On the Theoretical Foundation of Sparse Dictionary Learning in Mechanistic Interpretability
By: Yiming Tang , Harshvardhan Saini , Yizhen Liao and more
As AI models achieve remarkable capabilities across diverse domains, understanding what representations they learn and how they process information has become increasingly important for both scientific progress and trustworthy deployment. Recent works in mechanistic interpretability have shown that neural networks represent meaningful concepts as directions in their representation spaces and often encode many concepts in superposition. Various sparse dictionary learning (SDL) methods, including sparse autoencoders, transcoders, and crosscoders, address this by training auxiliary models with sparsity constraints to disentangle these superposed concepts into interpretable features. These methods have demonstrated remarkable empirical success but have limited theoretical understanding.

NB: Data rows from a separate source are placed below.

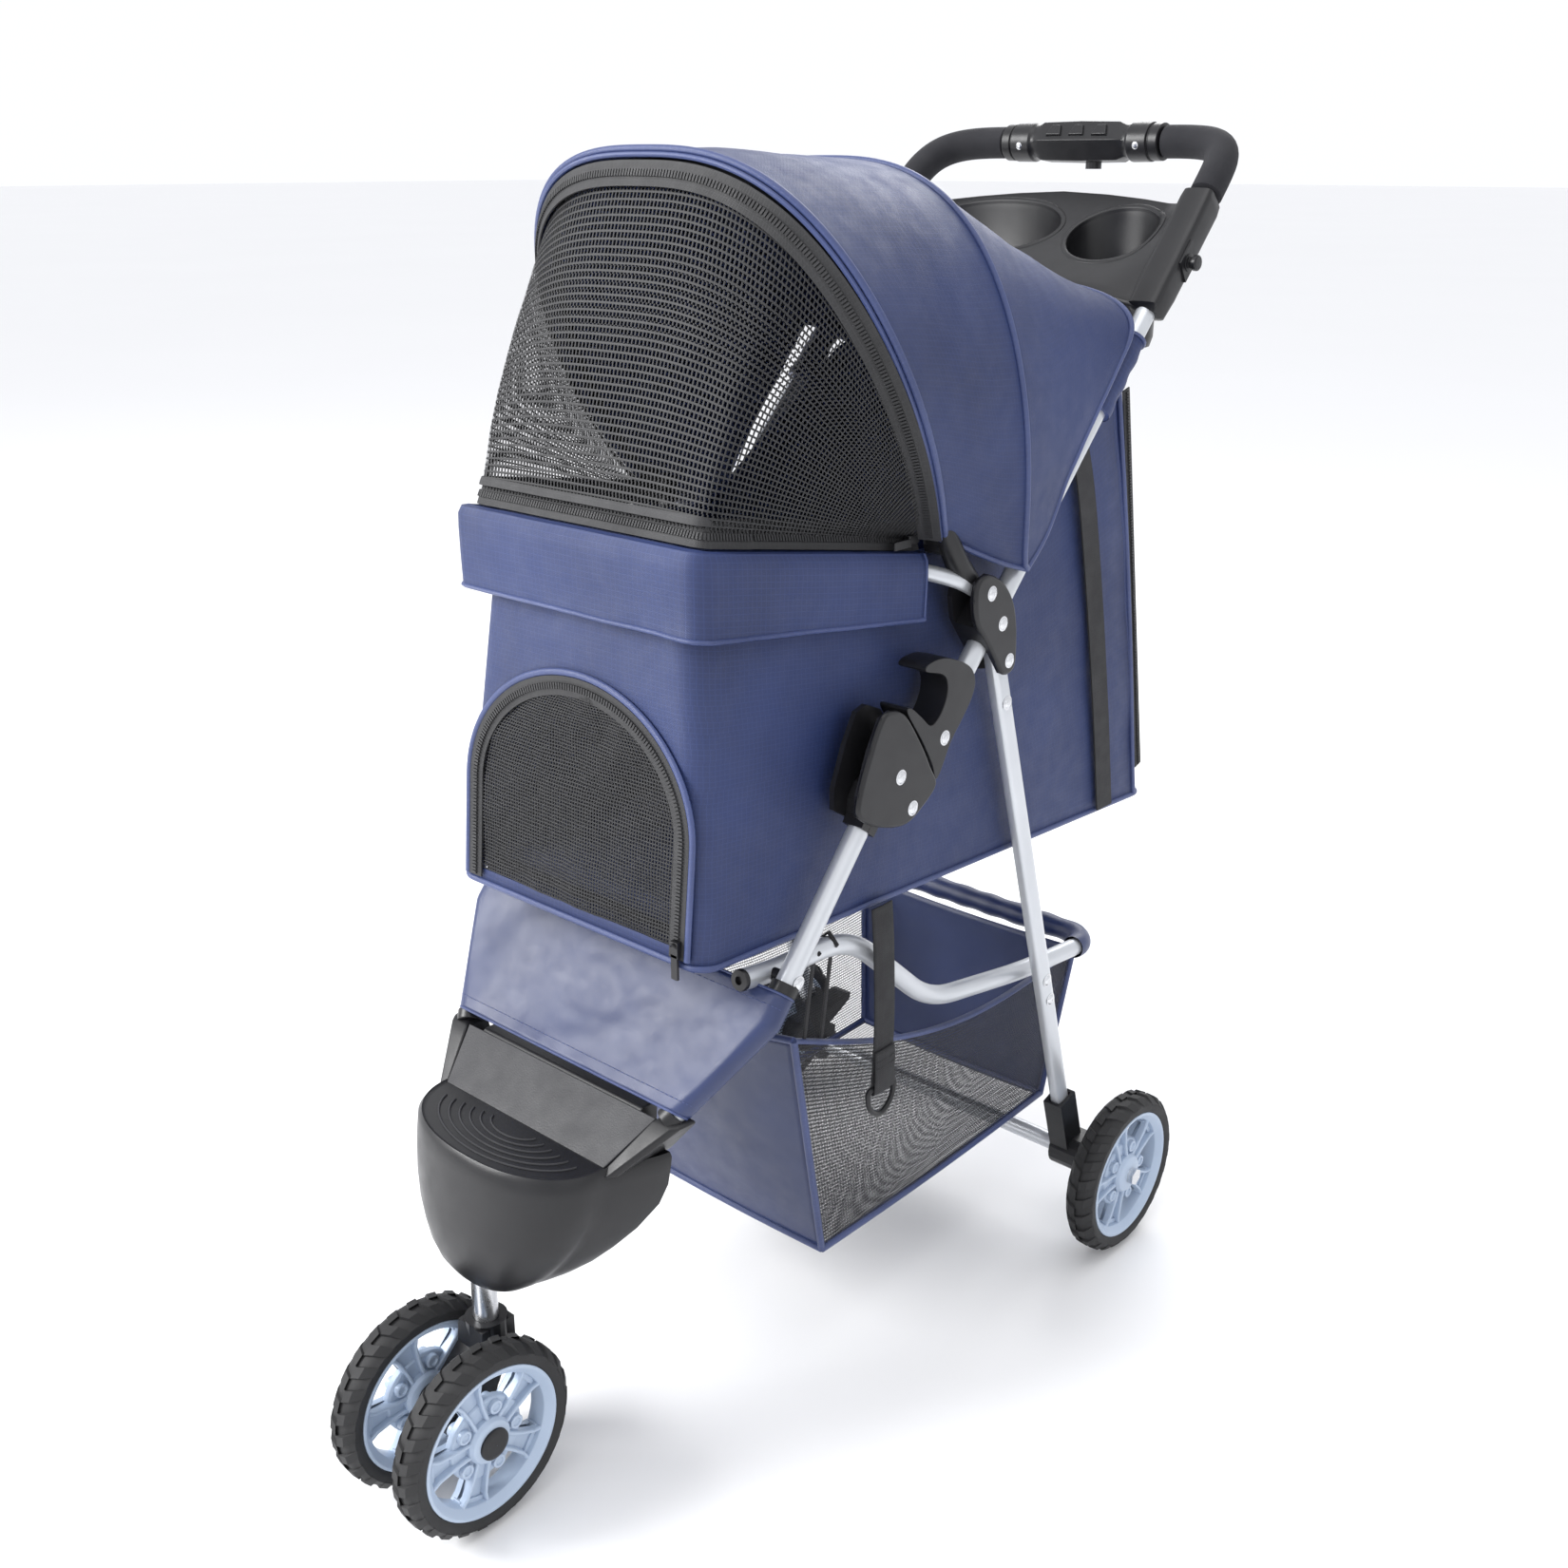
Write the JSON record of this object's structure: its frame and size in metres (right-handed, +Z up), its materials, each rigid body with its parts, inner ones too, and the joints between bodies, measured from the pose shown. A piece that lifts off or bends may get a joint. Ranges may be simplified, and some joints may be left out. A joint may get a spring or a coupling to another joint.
{
  "type": "pet stroller",
  "caption": "Folding pet stroller with a fabric cabin and canopy, swivelling front wheels, a basket and a cup tray.",
  "frame": {"origin": "on the floor, under the middle of the bounding box", "axes": "+Z up, -Y towards the front wheels, +X to the pusher's left"},
  "size_m": [0.452, 0.868, 0.976],
  "materials": {
    "silver_paint": "satin",
    "steel": "bright",
    "black_plastic": "fine grain",
    "rim_plastic": "satin",
    "tyre_rubber": "matt",
    "grip_foam": "matt foam",
    "navy_fabric": "coated plain weave",
    "navy_satin": "satin weave",
    "black_mesh": "open mesh",
    "pad_fabric": "brushed",
    "floor_board": "matt",
    "webbing": "ribbed"
  },
  "bodies": {
    "frame": {"front_leg_left": "silver_paint", "front_leg_right": "silver_paint", "leg_cap_left": "black_plastic", "leg_cap_right": "black_plastic", "link_pin_left": "steel", "link_pin_right": "steel", "footrest": "black_plastic", "stem_crossbar": "steel", "front_panel": "navy_satin"},
    "fork": {"fork": "black_plastic", "fork_stem": "steel", "front_axle": "steel"},
    "front_wheel_left": {"front_tyre_left": "tyre_rubber", "front_rim_left": "rim_plastic"},
    "front_wheel_right": {"front_tyre_right": "tyre_rubber", "front_rim_right": "rim_plastic"},
    "handle": {"handle_tube": "silver_paint", "knuckle_left": "black_plastic", "knuckle_right": "black_plastic", "hinge_block_left": "black_plastic", "hinge_block_right": "black_plastic", "fold_pin_left": "steel", "fold_pin_right": "steel", "leg_pin_left": "steel", "leg_pin_right": "steel", "foam_grip_left": "grip_foam", "foam_grip_right": "grip_foam", "centre_grip": "black_plastic", "tray": "black_plastic"},
    "grip_button": {"grip_button": "black_plastic"},
    "latch_left": {"latch_left": "black_plastic"},
    "latch_right": {"latch_right": "black_plastic"},
    "rear_frame": {"rear_leg_left": "silver_paint", "rear_leg_right": "silver_paint", "axle_housing_left": "black_plastic", "axle_housing_right": "black_plastic", "axle_tube": "silver_paint", "rear_axle": "steel"},
    "rear_wheel_left": {"rear_tyre_left": "tyre_rubber", "rear_rim_left": "rim_plastic"},
    "rear_wheel_right": {"rear_tyre_right": "tyre_rubber", "rear_rim_right": "rim_plastic"},
    "brake_left": {"brake_pedal_left": "black_plastic"},
    "brake_right": {"brake_pedal_right": "black_plastic"},
    "link": {"link_tube": "silver_paint", "link_plug_left": "black_plastic", "link_plug_right": "black_plastic", "basket": "navy_fabric"},
    "cabin": {"cabin": "navy_fabric", "floor_board": "floor_board", "pad": "pad_fabric", "collar": "navy_fabric", "hoop": "silver_paint", "canopy_rear": "navy_fabric", "strap": "webbing"},
    "canopy": {"front_bow": "black_plastic", "canopy_front": "navy_fabric", "window": "black_mesh"},
    "front_door": {"front_door": "black_mesh"},
    "d_ring": {"d_ring": "black_plastic"}
  },
  "joints": [
    {"name": "fold", "type": "hinge", "parent": "frame", "child": "handle", "pos_m": [0, -0.049, 0.531], "axis": [1, 0, 0], "range_deg": [0, 138], "deforming": ["cabin", "floor_board", "pad", "collar", "canopy_rear", "strap", "canopy_front", "window", "front_door", "basket", "front_panel", "d_ring", "front_bow"]},
    {"name": "rear_legs_fold", "type": "hinge", "parent": "handle", "child": "rear_frame", "pos_m": [0, 0.084, 0.588], "axis": [1, 0, 0], "range_deg": [-60.5, 0]},
    {"name": "link_fold", "type": "hinge", "parent": "frame", "child": "link", "pos_m": [0, -0.152, 0.404], "axis": [1, 0, 0], "range_deg": [0, 57.4]},
    {"name": "cabin_fold", "type": "hinge", "parent": "handle", "child": "cabin", "pos_m": [0, 0.057, 0.645], "axis": [1, 0, 0], "range_deg": [-109, 0]},
    {"name": "fork_swivel", "type": "hinge", "parent": "frame", "child": "fork", "pos_m": [0, -0.321, 0.14], "axis": [0, 0, 1], "continuous": true},
    {"name": "front_wheel_left_spin", "type": "hinge", "parent": "fork", "child": "front_wheel_left", "pos_m": [0, -0.359, 0.075], "axis": [1, 0, 0], "continuous": true},
    {"name": "front_wheel_right_spin", "type": "hinge", "parent": "fork", "child": "front_wheel_right", "pos_m": [0, -0.359, 0.075], "axis": [1, 0, 0], "continuous": true},
    {"name": "rear_wheel_left_spin", "type": "hinge", "parent": "rear_frame", "child": "rear_wheel_left", "pos_m": [0, 0.243, 0.075], "axis": [1, 0, 0], "continuous": true},
    {"name": "rear_wheel_right_spin", "type": "hinge", "parent": "rear_frame", "child": "rear_wheel_right", "pos_m": [0, 0.243, 0.075], "axis": [1, 0, 0], "continuous": true},
    {"name": "brake_left_press", "type": "hinge", "parent": "rear_frame", "child": "brake_left", "pos_m": [0, 0.266, 0.084], "axis": [1, 0, 0], "range_deg": [-20, 0]},
    {"name": "brake_right_press", "type": "hinge", "parent": "rear_frame", "child": "brake_right", "pos_m": [0, 0.266, 0.084], "axis": [1, 0, 0], "range_deg": [-20, 0]},
    {"name": "latch_left_slide", "type": "slide", "parent": "handle", "child": "latch_left", "axis": [0, 0.6871, 0.7266], "range_m": [0, 0.014], "stiffness_N_per_m": 600, "springref_m": -0.003},
    {"name": "latch_right_slide", "type": "slide", "parent": "handle", "child": "latch_right", "axis": [0, 0.6871, 0.7266], "range_m": [0, 0.014], "stiffness_N_per_m": 600, "springref_m": -0.003},
    {"name": "grip_button_press", "type": "slide", "parent": "handle", "child": "grip_button", "axis": [0, 0, 1], "range_m": [0, 0.0025], "stiffness_N_per_m": 400, "springref_m": -0.001},
    {"name": "canopy_fold", "type": "hinge", "parent": "cabin", "child": "canopy", "pos_m": [0, 0.024, 0.684], "axis": [1, 0, 0], "range_deg": [-55, 0], "deforming": ["canopy_front", "window", "canopy_rear"]},
    {"name": "door_open", "type": "hinge", "parent": "cabin", "child": "front_door", "pos_m": [0, -0.2135, 0.434], "axis": [1, 0, 0], "range_deg": [0, 100]},
    {"name": "d_ring_swing", "type": "hinge", "parent": "cabin", "child": "d_ring", "pos_m": [0.147, -0.038, 0.2675], "axis": [0, 1, 0], "range_deg": [-70, 70]}
  ],
  "couplings": [
    {"joint": "rear_legs_fold", "follows": "fold", "ratio": -0.4312},
    {"joint": "link_fold", "follows": "fold", "ratio": 0.4087},
    {"joint": "cabin_fold", "follows": "fold", "ratio": -0.7826}
  ]
}
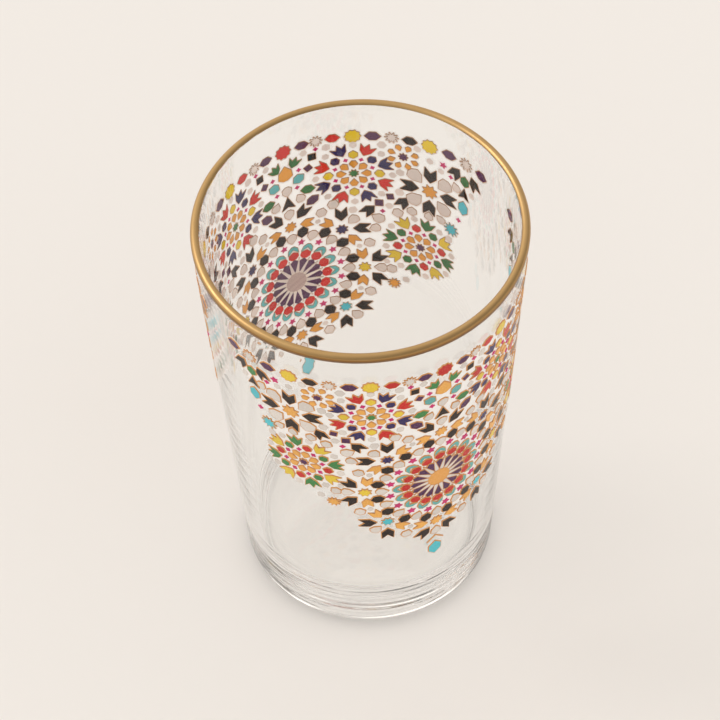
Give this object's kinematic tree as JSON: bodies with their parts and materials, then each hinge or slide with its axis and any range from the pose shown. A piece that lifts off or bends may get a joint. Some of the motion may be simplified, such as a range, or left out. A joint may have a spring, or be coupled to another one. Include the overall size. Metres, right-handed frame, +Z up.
{
  "type": "moroccan tea glass",
  "caption": "Straight tapered clear tea glass with a heavy base, a gilded rim and a mosaic-tile print in fired enamel, standing on a flat foot ring",
  "frame": {"origin": "middle of the flat face that the glass stands on", "axes": "+Z up along the axis of the glass, -Y towards the front as pictured, +X to the right"},
  "size_m": [0.064, 0.064, 0.095],
  "materials": {
    "clear_glass": "clear, fire-polished",
    "gilding": "bright fired gold",
    "gold_print": "satin fired gold",
    "enamel_medallions": "glossy fired enamel",
    "enamel_pale": "glossy fired enamel",
    "enamel_black": "glossy fired enamel",
    "enamel_red": "glossy fired enamel",
    "enamel_yellow": "glossy fired enamel",
    "enamel_green": "glossy fired enamel",
    "enamel_teal": "glossy fired enamel",
    "enamel_turquoise": "glossy fired enamel",
    "enamel_aubergine": "glossy fired enamel",
    "enamel_navy": "glossy fired enamel",
    "enamel_orange": "glossy fired enamel",
    "enamel_magenta": "glossy fired enamel"
  },
  "bodies": {
    "root": {"glass_body": "clear_glass", "gilded_rim": "gilding", "gold_linework": "gold_print", "enamel_medallions": "enamel_medallions", "enamel_pale": "enamel_pale", "enamel_black": "enamel_black", "enamel_red": "enamel_red", "enamel_yellow": "enamel_yellow", "enamel_green": "enamel_green", "enamel_teal": "enamel_teal", "enamel_turquoise": "enamel_turquoise", "enamel_aubergine": "enamel_aubergine", "enamel_navy": "enamel_navy", "enamel_orange": "enamel_orange", "enamel_magenta": "enamel_magenta"}
  },
  "joints": []
}
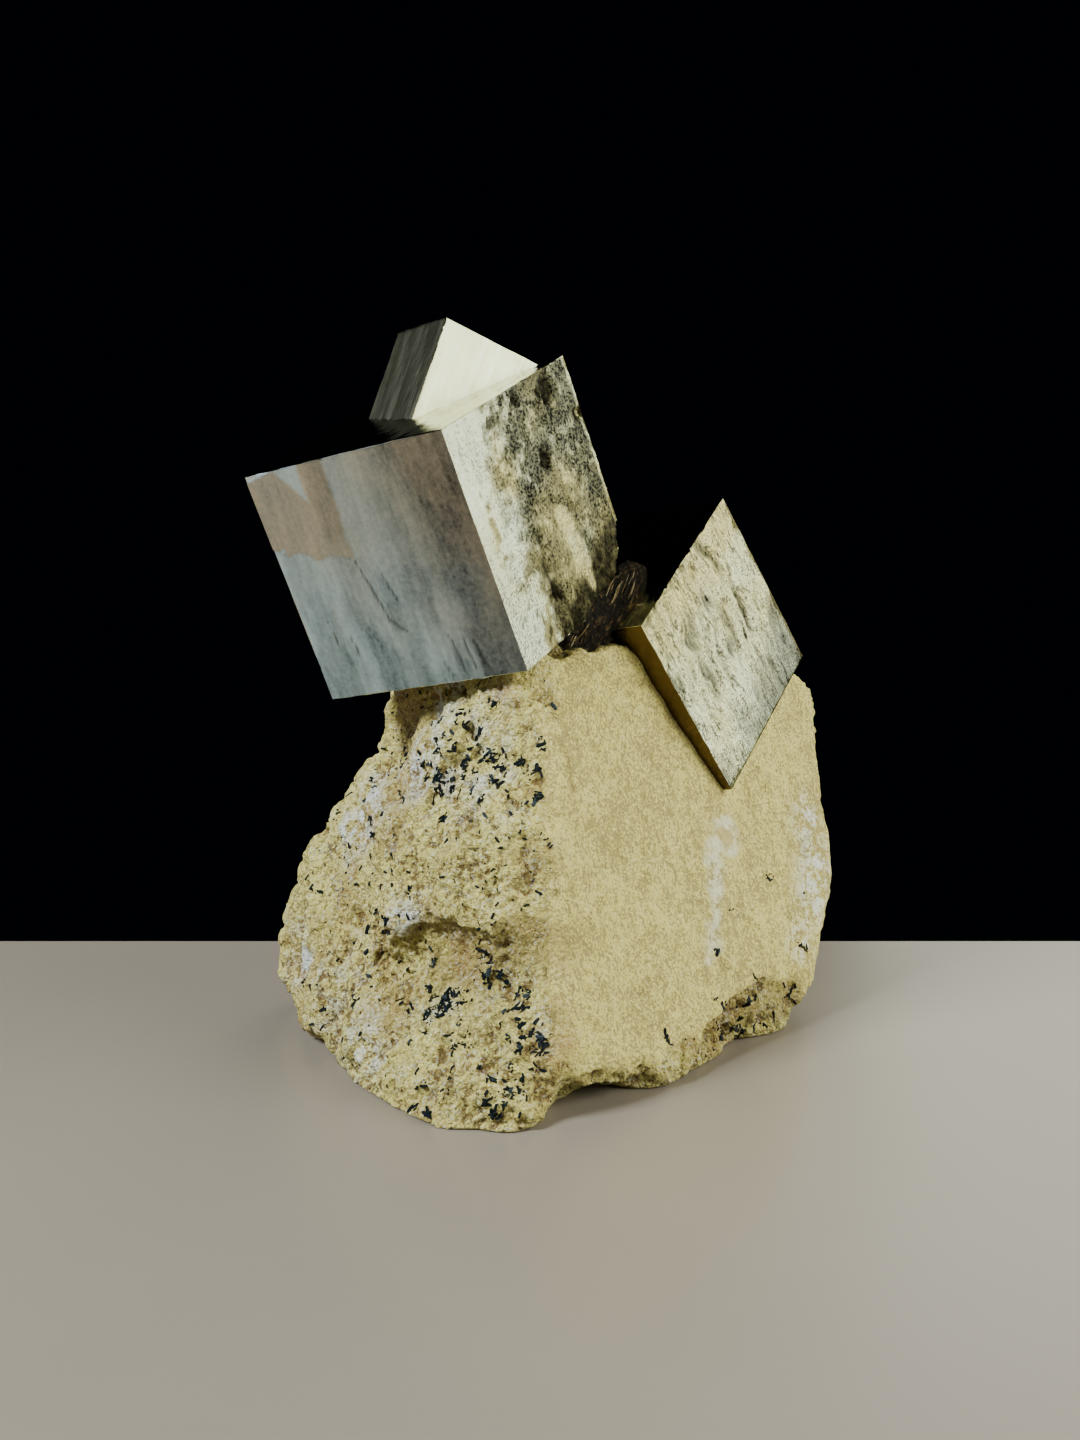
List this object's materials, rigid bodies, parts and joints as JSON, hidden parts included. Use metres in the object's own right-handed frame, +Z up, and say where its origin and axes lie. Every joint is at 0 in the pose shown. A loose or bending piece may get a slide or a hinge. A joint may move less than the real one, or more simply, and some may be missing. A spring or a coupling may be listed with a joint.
{
  "type": "pyrite cube specimen",
  "caption": "Pyrite cubes with striated mirror faces, intergrown and set in a rough block of beige marl that stands on a flat foot.",
  "frame": {"origin": "bottom centre of the specimen's bounding box, on the plane that it rests on", "axes": "+Z up, -Y towards the viewer of the picture, so that the large cube is at -X and the side cube at +X"},
  "size_m": [0.0908, 0.0874, 0.1091],
  "materials": {
    "pyrite": "metallic lustre, pale brass yellow, striated",
    "marl": "matt, fine-grained, rough where broken"
  },
  "bodies": {
    "root": {"main_crystals": "pyrite", "side_cube": "pyrite", "marl_matrix": "marl"}
  },
  "joints": []
}
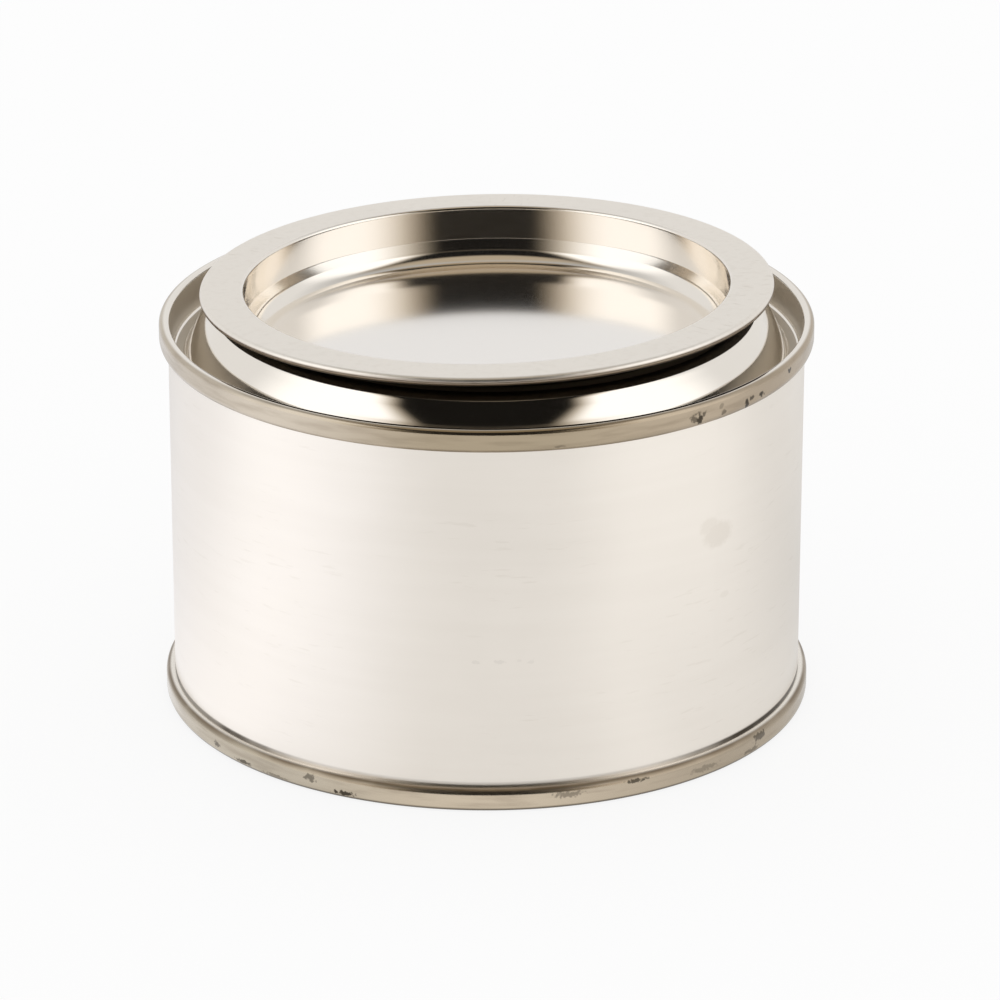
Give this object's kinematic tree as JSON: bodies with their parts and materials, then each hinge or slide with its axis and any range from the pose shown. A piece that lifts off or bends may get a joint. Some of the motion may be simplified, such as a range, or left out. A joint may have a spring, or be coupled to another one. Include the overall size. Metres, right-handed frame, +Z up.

Existing theoretical work is limited to sparse autoencoders with tied-weight constraints, leaving the broader family of SDL methods without formal grounding. In this work, we develop the first unified theoretical framework considering SDL as one unified optimization problem. We demonstrate how diverse methods instantiate the theoretical framwork and provide rigorous analysis on the optimization landscape. We provide the first theoretical explanations for some empirically observed phenomena, including feature absorption, dead neurons, and the neuron resampling technique. We further design controlled experiments to validate our theoretical results.